The Bedik group is a minority in Senegal, comprising only five villages in this country, which is the only place they reside. They are traditionally horticulturalists but remain closely tied to the land where they grew up and emphasize knowledge of the environment. Young people still participate in month-long camping trips that immerse them in the natural environment and teach them valuable lessons about the wildlife and vegetation in this area of Senegal. The Sudano-Guinean habitat is relatively unique in terms of housing wild chimpanzees, and it is the reason Neighbor Ape was established in Senegal. We know very little about savanna chimpanzees, and probably less than 500 live in Senegal.

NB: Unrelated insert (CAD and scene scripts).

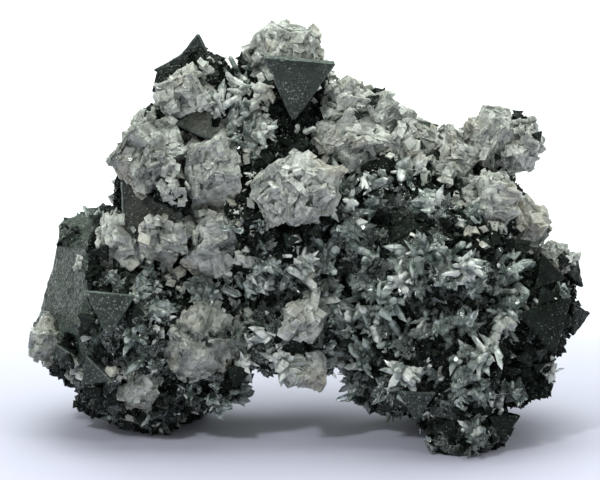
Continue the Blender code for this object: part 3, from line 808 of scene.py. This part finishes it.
def burrs(rng, places, normals, sizes, count):
    """Quartz burrs with `sizes` as radii: `count` stubby crystals that spread from each place."""
    roots = np.repeat(places - normals * (sizes * 0.2)[:, None], count, 0)
    roots = roots + rng.normal(size=roots.shape) * np.repeat(sizes, count)[:, None] * 0.26
    outward = spread(rng, np.repeat(normals, count, 0), 0.8)
    lengths = np.repeat(sizes, count) * (0.3 + 0.85 * rng.uniform(size=len(roots)) ** 1.5)
    radii = np.minimum(lengths * rng.uniform(0.22, 0.48, len(roots)), 0.75 * MM)
    return quartz_copies(rng, roots, outward, lengths, radii)


def quartz_piece(kind, parts):
    name = "quartz_" + kind
    piece = piece_from(name, mesh_from(name, parts), QUARTZ[kind])
    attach(piece, "root")


# Quartz strewn over the matrix: kind, how many burrs, smallest and largest radius (mm), crystals in each
STREWN = [
    ("white", 110, 1.2, 2.3, 13), ("white", 840, 0.4, 0.9, 7), ("milky", 200, 1.3, 2.5, 12),
    ("milky", 520, 0.5, 1.1, 7), ("clear", 220, 1.3, 2.6, 8), ("clear", 360, 1.2, 2.4, 1),
]


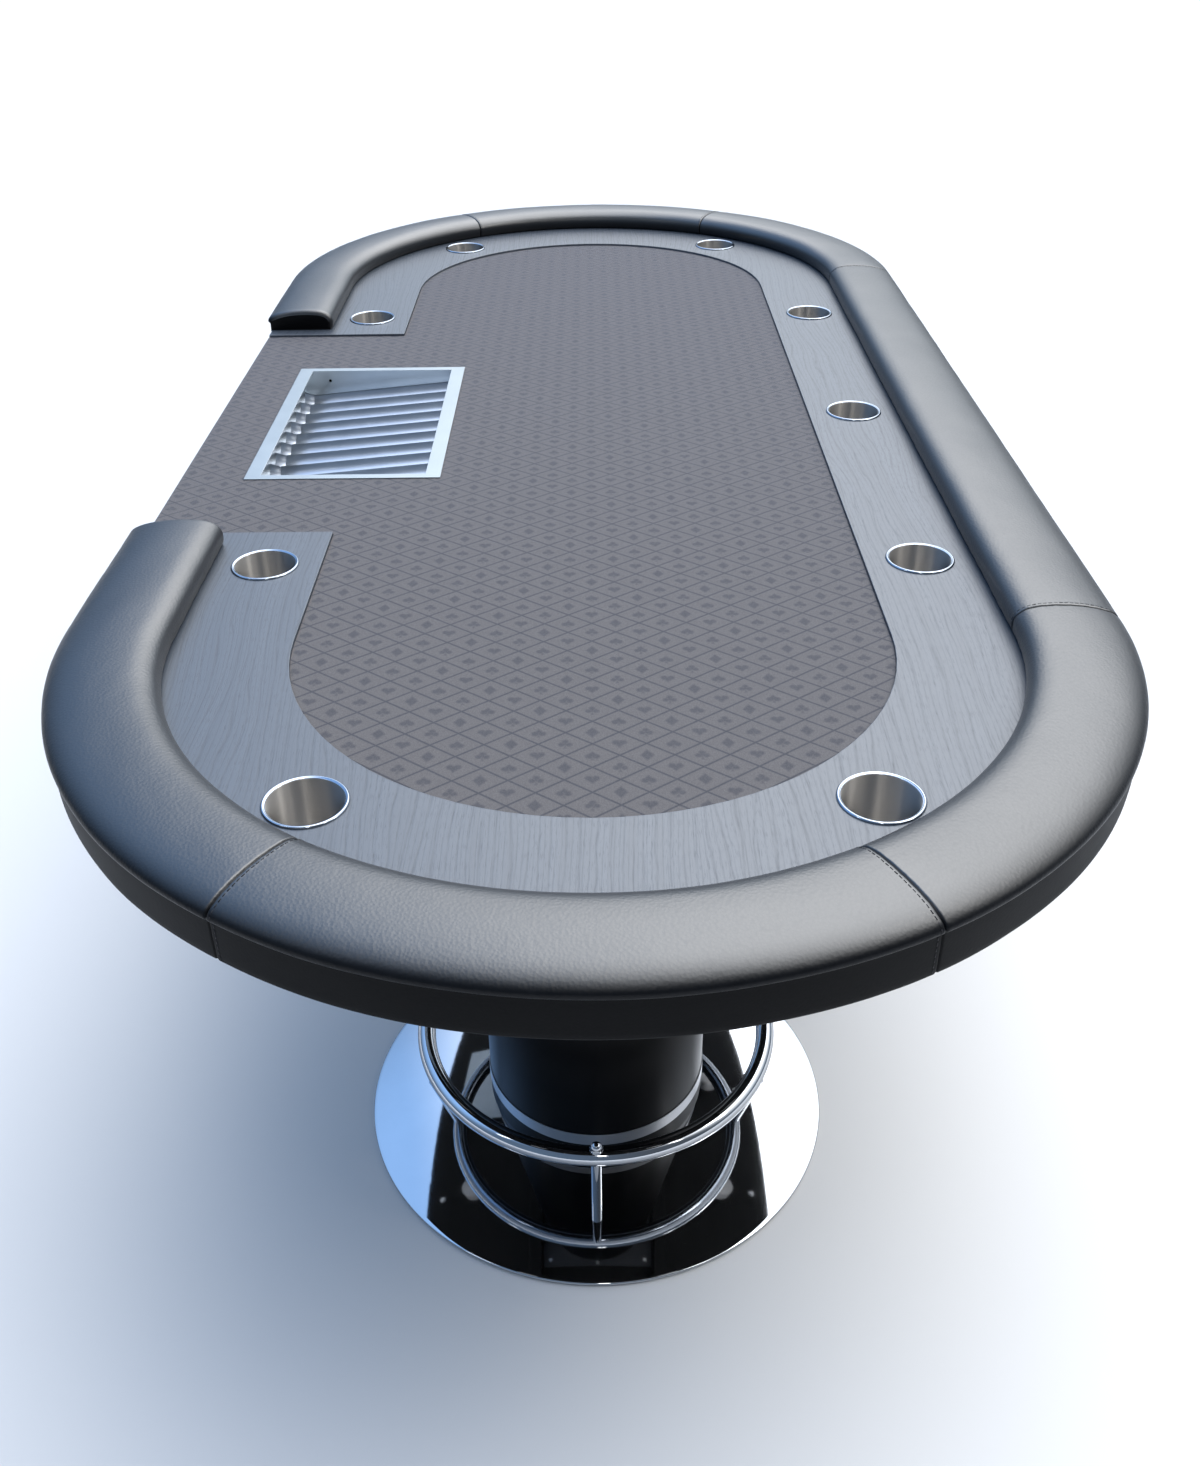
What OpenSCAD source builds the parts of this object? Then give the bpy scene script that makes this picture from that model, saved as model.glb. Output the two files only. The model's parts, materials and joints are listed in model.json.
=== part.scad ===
/* [Table outline] */
// Distance from the table's centre to the centre of each rounded end
end_y = 664; // [640:1:690]
// Outer radius of the padded armrest at its widest
rail_r = 557; // [552:1:562]
// Inner radius of the padded armrest
rail_in = 445; // [443:1:447]
// Inner radius of the timber racetrack, where the cloth begins
track_in = 319; // [312:1:322]
// Half width of the dealer's gap in the racetrack
gap_track = 394; // [388:1:398]
// Half width of the dealer's gap in the armrest
gap_rail = 422; // [418:1:430]

/* [Heights] */
// Height of the racetrack's top face above the floor
top_z = 762; // [740:1:780]
// Thickness of the structural deck
deck_t = 18; // [16:1:20]
// Thickness of the racetrack board
track_t = 12; // [11:1:13]
// Height of the armrest's crown above the racetrack
crown_h = 34; // [32:1:38]
// Thickness of the armrest's plywood base ring
rail_base_t = 14; // [12:1:15]

/* [Cup holders] */
// Outer radius of the cup flange
cup_flange_r = 40; // [39:0.5:41]
// Inside radius of the cup
cup_in_r = 35.5; // [34.5:0.5:36]
// Wall thickness of the cup
cup_wall = 0.9; // [0.7:0.1:1.1]
// Depth of the cup below its flange
cup_depth = 74; // [66:1:80]

/* [Chip tray] */
// Number of chip troughs
troughs = 10; // [10:1:10]
// Spacing of the chip troughs
trough_pitch = 41.9; // [41.7:0.1:42]
// Radius of a trough, for chips of 39 to 40 mm
trough_r = 20.8; // [20.5:0.1:20.9]
// Depth of a trough below its ridges
trough_d = 15; // [12:1:16]
// Depth of the ridges below the racetrack at the players' side
ridge_hi = 22; // [20:1:24]
// Depth of the ridges below the racetrack at the dealer's side
ridge_lo = 42; // [38:1:44]

/* [Pedestals] */
// Distance of each pedestal from the table's centre
ped_y = 610; // [590:1:640]
// Radius of the floor disc
disc_r = 310; // [300:1:320]
// Height of the floor disc's dome at its centre
dome_h = 42; // [38:1:46]
// Radius of the column
col_r = 145; // [140:1:150]
// Mean radius of the foot ring
ring_r = 227; // [220:1:232]
// Height of the foot ring's centre line
ring_z = 138; // [130:1:150]
// Radius of the foot ring's tube
ring_tube_r = 12; // [11:0.5:13]
// Radius of a foot ring post
post_r = 7; // [6.5:0.5:7.5]

/* [Hidden] */
$fn = 64;
// radial stack at the table's edge
deck_r = 551;
skirt_r = 554;
skin = 1.5;
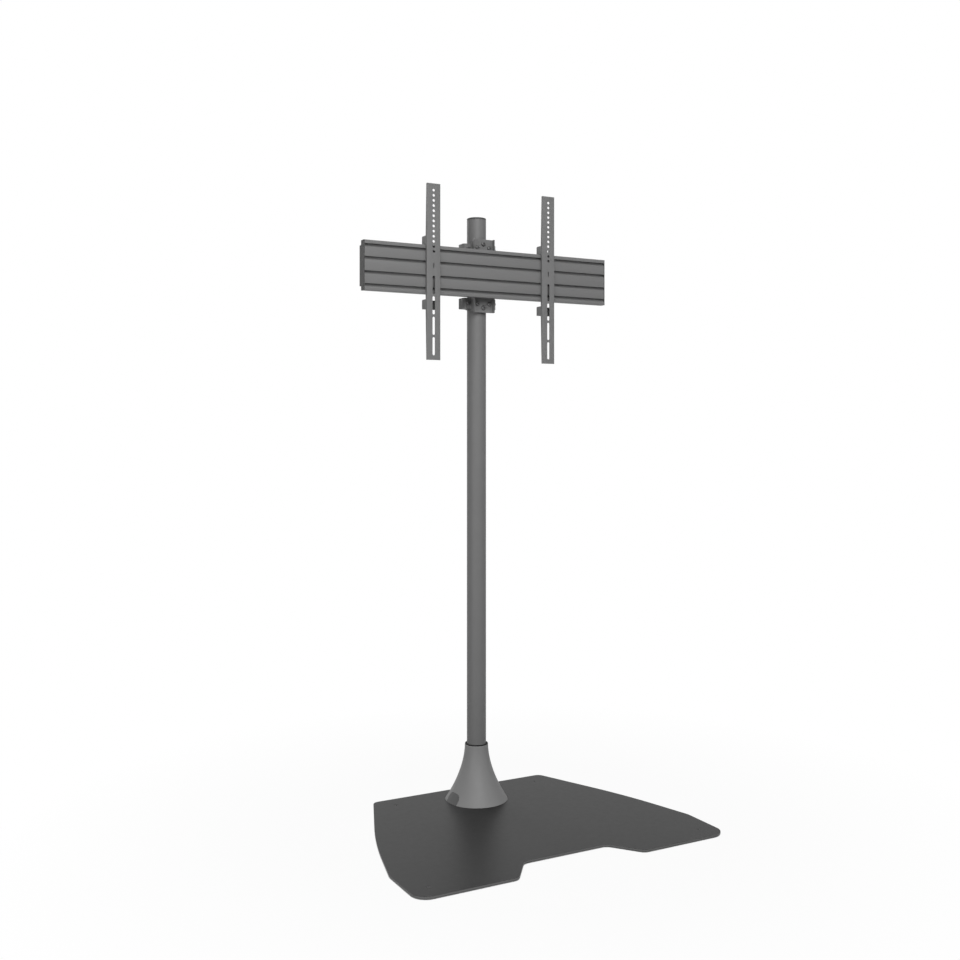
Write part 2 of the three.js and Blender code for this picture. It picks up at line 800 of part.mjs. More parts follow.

It is vital to work with local stakeholders, such as the Bedik people, in order to conserve this endangered species. Neighbor Ape was incorporated to work with local people and to help provide for their wellbeing as well as the chimpanzees that live alongside them.
Our healthcare project has become specifically geared to providing funds for children in need that are residents of the OBARAR dormitory. Often times these children live far from their home villages, as the dormitory is located in the regional town of Kedougou, where children can have access to better schools. We provide funds for children in immediate need of medical attention, especially in cases where it may take days to contact their parents. We also provide for more than 50% of the healthcare costs of children whose parents are unable to take care of all their healthcare costs. Many people living in rural Senegal have little access to cash, as they are traditionally horticulturalists that grow most of their yearly food supply and plant little in the way of cash crops (to sell). We also plan on funding the building of a small pharmacy on site at the dormitory. The healthcare project is one of the most significant endeavors that Neighbor Ape takes on, as medical care is relatively expensive for people in the Kedougou area, not always reliable and crucial to the health and wellbeing of any person. Without the help of people like you we couldn't provide assistance to those in Senegal less fortunate than ourselves - thank you!